Print out the material that follows word for word.

* Begin *

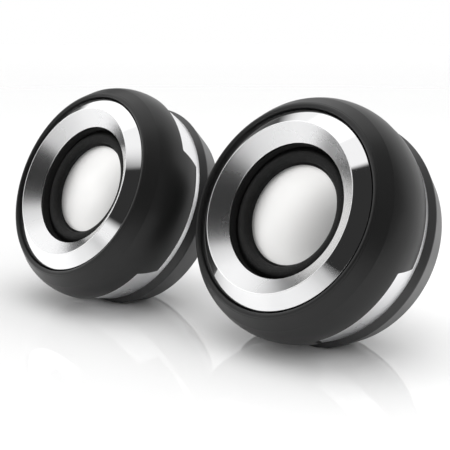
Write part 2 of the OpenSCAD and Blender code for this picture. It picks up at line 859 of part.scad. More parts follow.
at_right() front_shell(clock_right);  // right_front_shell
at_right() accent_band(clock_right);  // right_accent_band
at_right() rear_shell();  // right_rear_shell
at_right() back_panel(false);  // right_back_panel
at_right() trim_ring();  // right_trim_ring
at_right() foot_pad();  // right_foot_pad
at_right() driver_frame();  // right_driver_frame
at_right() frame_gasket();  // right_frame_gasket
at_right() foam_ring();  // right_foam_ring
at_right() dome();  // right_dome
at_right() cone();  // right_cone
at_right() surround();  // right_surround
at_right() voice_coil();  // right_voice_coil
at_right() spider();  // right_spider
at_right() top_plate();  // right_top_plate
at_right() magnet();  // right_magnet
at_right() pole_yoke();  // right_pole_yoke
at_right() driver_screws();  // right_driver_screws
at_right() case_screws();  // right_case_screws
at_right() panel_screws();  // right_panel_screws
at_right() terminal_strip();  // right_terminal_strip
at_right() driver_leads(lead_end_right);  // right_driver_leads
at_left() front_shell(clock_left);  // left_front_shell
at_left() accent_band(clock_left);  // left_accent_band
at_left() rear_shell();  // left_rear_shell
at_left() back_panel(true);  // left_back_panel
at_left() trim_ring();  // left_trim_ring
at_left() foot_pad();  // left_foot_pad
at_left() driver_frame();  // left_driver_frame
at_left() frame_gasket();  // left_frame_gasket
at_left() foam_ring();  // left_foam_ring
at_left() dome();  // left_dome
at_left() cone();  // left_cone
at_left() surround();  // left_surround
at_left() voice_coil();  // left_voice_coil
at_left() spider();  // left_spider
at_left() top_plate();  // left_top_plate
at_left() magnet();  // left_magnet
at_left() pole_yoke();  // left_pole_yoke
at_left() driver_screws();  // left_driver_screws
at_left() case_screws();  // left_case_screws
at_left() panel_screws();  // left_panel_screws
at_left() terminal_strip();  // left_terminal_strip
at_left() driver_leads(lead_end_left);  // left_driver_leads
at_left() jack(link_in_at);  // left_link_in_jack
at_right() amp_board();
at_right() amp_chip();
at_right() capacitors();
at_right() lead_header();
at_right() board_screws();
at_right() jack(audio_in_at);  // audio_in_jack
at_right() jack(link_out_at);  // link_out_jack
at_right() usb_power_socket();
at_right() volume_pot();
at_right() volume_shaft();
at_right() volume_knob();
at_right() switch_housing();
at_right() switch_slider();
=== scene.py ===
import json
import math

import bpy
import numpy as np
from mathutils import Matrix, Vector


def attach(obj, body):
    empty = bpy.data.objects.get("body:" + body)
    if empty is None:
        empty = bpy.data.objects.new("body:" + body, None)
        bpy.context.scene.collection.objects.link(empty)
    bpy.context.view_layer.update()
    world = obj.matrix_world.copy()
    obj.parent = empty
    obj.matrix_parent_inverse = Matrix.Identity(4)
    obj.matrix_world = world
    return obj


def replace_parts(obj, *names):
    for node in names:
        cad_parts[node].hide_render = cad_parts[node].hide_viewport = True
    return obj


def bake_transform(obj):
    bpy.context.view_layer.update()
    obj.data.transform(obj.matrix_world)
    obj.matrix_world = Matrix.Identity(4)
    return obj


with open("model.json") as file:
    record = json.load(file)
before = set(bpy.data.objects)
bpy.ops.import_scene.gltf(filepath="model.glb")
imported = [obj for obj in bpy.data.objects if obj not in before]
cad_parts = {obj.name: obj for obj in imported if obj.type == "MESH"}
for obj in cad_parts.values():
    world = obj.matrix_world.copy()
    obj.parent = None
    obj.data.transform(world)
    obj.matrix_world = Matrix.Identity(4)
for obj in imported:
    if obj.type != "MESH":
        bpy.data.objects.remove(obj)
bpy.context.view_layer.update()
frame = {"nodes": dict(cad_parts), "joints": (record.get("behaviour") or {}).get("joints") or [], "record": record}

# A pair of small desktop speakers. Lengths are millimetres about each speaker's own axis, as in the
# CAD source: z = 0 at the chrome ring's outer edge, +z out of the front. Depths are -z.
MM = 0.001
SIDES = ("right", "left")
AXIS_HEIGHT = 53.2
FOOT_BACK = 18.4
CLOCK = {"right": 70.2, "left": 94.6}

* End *

Finished answer:
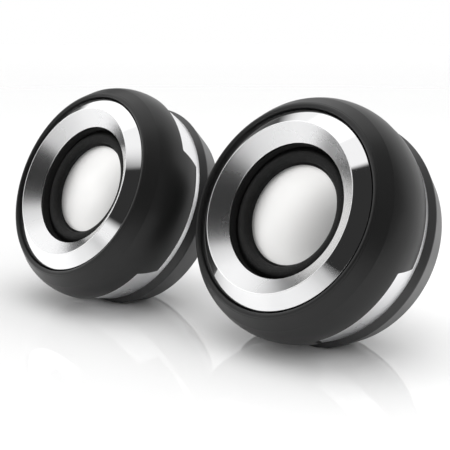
Write part 2 of the OpenSCAD and Blender code for this picture. It picks up at line 859 of part.scad. More parts follow.
at_right() front_shell(clock_right);  // right_front_shell
at_right() accent_band(clock_right);  // right_accent_band
at_right() rear_shell();  // right_rear_shell
at_right() back_panel(false);  // right_back_panel
at_right() trim_ring();  // right_trim_ring
at_right() foot_pad();  // right_foot_pad
at_right() driver_frame();  // right_driver_frame
at_right() frame_gasket();  // right_frame_gasket
at_right() foam_ring();  // right_foam_ring
at_right() dome();  // right_dome
at_right() cone();  // right_cone
at_right() surround();  // right_surround
at_right() voice_coil();  // right_voice_coil
at_right() spider();  // right_spider
at_right() top_plate();  // right_top_plate
at_right() magnet();  // right_magnet
at_right() pole_yoke();  // right_pole_yoke
at_right() driver_screws();  // right_driver_screws
at_right() case_screws();  // right_case_screws
at_right() panel_screws();  // right_panel_screws
at_right() terminal_strip();  // right_terminal_strip
at_right() driver_leads(lead_end_right);  // right_driver_leads
at_left() front_shell(clock_left);  // left_front_shell
at_left() accent_band(clock_left);  // left_accent_band
at_left() rear_shell();  // left_rear_shell
at_left() back_panel(true);  // left_back_panel
at_left() trim_ring();  // left_trim_ring
at_left() foot_pad();  // left_foot_pad
at_left() driver_frame();  // left_driver_frame
at_left() frame_gasket();  // left_frame_gasket
at_left() foam_ring();  // left_foam_ring
at_left() dome();  // left_dome
at_left() cone();  // left_cone
at_left() surround();  // left_surround
at_left() voice_coil();  // left_voice_coil
at_left() spider();  // left_spider
at_left() top_plate();  // left_top_plate
at_left() magnet();  // left_magnet
at_left() pole_yoke();  // left_pole_yoke
at_left() driver_screws();  // left_driver_screws
at_left() case_screws();  // left_case_screws
at_left() panel_screws();  // left_panel_screws
at_left() terminal_strip();  // left_terminal_strip
at_left() driver_leads(lead_end_left);  // left_driver_leads
at_left() jack(link_in_at);  // left_link_in_jack
at_right() amp_board();
at_right() amp_chip();
at_right() capacitors();
at_right() lead_header();
at_right() board_screws();
at_right() jack(audio_in_at);  // audio_in_jack
at_right() jack(link_out_at);  // link_out_jack
at_right() usb_power_socket();
at_right() volume_pot();
at_right() volume_shaft();
at_right() volume_knob();
at_right() switch_housing();
at_right() switch_slider();
=== scene.py ===
import json
import math

import bpy
import numpy as np
from mathutils import Matrix, Vector


def attach(obj, body):
    empty = bpy.data.objects.get("body:" + body)
    if empty is None:
        empty = bpy.data.objects.new("body:" + body, None)
        bpy.context.scene.collection.objects.link(empty)
    bpy.context.view_layer.update()
    world = obj.matrix_world.copy()
    obj.parent = empty
    obj.matrix_parent_inverse = Matrix.Identity(4)
    obj.matrix_world = world
    return obj


def replace_parts(obj, *names):
    for node in names:
        cad_parts[node].hide_render = cad_parts[node].hide_viewport = True
    return obj


def bake_transform(obj):
    bpy.context.view_layer.update()
    obj.data.transform(obj.matrix_world)
    obj.matrix_world = Matrix.Identity(4)
    return obj


with open("model.json") as file:
    record = json.load(file)
before = set(bpy.data.objects)
bpy.ops.import_scene.gltf(filepath="model.glb")
imported = [obj for obj in bpy.data.objects if obj not in before]
cad_parts = {obj.name: obj for obj in imported if obj.type == "MESH"}
for obj in cad_parts.values():
    world = obj.matrix_world.copy()
    obj.parent = None
    obj.data.transform(world)
    obj.matrix_world = Matrix.Identity(4)
for obj in imported:
    if obj.type != "MESH":
        bpy.data.objects.remove(obj)
bpy.context.view_layer.update()
frame = {"nodes": dict(cad_parts), "joints": (record.get("behaviour") or {}).get("joints") or [], "record": record}

# A pair of small desktop speakers. Lengths are millimetres about each speaker's own axis, as in the
# CAD source: z = 0 at the chrome ring's outer edge, +z out of the front. Depths are -z.
MM = 0.001
SIDES = ("right", "left")
AXIS_HEIGHT = 53.2
FOOT_BACK = 18.4
CLOCK = {"right": 70.2, "left": 94.6}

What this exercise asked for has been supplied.